富士重工業、新世代ボクサーエンジンを開発
富士重工業は、1966年に発売したスバル1000に初めて搭載して以来、スバルの走りを支えてきたコア技術である水平対向エンジンに関する技術やノウハウの粋を結集した「新世代ボクサーエンジン」を開発したと発表した。
新世代ボクサーエンジン(水平対向4気筒)は、構造を基本骨格から全面的に刷新、軽量・コンパクト、低重心、優れた振動バランスなど水平対向レイアウトならではの強みはそのままに、約10%の燃費向上をはじめとした環境性能と全域でのスムーズな加速といった走行性能を高次元で両立するなど、新世代エンジンとして求められる基本性能を追求。
今回の全面刷新は、1989年発売の初代レガシィに搭載した第2世代ボクサーエンジン以来21年ぶりとなる。
ボクサーエンジン:
水平対向エンジンの愛称。クランクシャフトを中心に、左右対称にピストンを配置することから、ピストンの運動の様子が、まるでボクシングの選手が繰り出すパンチのようであることから名づけられた。
新世代ボクサーエンジンの主な特長
エンジンの基本骨格であるボア・ストロークを現行エンジンよりもロングストローク化するなど、構造を全面的に刷新することで、基本性能の高効率化を徹底的に追求した設計とし、実用域のトルクや環境性能を向上させながら、水平対向エンジンならではの伸びやかでスポーティな回転特性を実現。

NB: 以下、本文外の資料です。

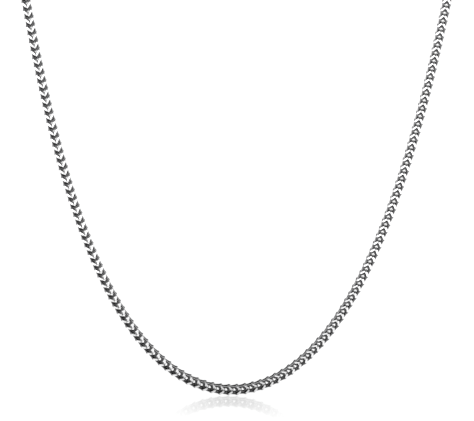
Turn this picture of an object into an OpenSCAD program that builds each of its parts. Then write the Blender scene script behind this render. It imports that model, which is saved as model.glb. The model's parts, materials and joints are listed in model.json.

排気量は、4気筒2,500㏄と同2,000㏄の2種類のエンジンを用意し、今後の主力エンジンと位置付けている。
新世代ボクサーエンジンの詳細
・エンジンの基本骨格であるボア・ストロークを見直し、これまで車体への搭載要件から困難とされてきたロングストローク化や燃焼室のコンパクト化を実現。これにより高い燃焼効率を得ることができ、高い燃費性能と実用性に優れた豊かな低中速トルクを発生する。
・吸気ポート形状最適化やポート内への隔壁設定、TGV(タンブル・ジェネレーテッド・バルブ)の採用、EGR(エキゾースト・ガス・リサーキュレーション)クーラーの採用などによって、高い燃費性能を実現。
・吸・排気バルブともにAVCS(アクティブ・バルブ・コントロール・システム)を採用。特に吸気側にはバルブタイミングの進・遅角両制御を可能とする中間ロック式とし、吸・排気バルブのタイミングを緻密にコントロールして、出力・燃費・排ガスといったエンジン性能を最大限に引き出すことを可能とした。
・ピストンやコンロッドをはじめとした主運動系部品の軽量化や高効率な小型オイルポンプの採用などによって、フリクションロスを約30%低減し、燃費性能と回転レスポンスを高めている。
・エンジン冷却回路をブロック側、ヘッド側に分離させ冷却効果を最適化することで、燃費性能、出力特性を高めている。
富士重工業では、今回開発した新世代ボクサーエンジンは今後のパワーユニット戦略の起点となる主力エンジンとして位置付けており、フォレスターへの搭載を皮切りに今後搭載車種を拡大していくとしている。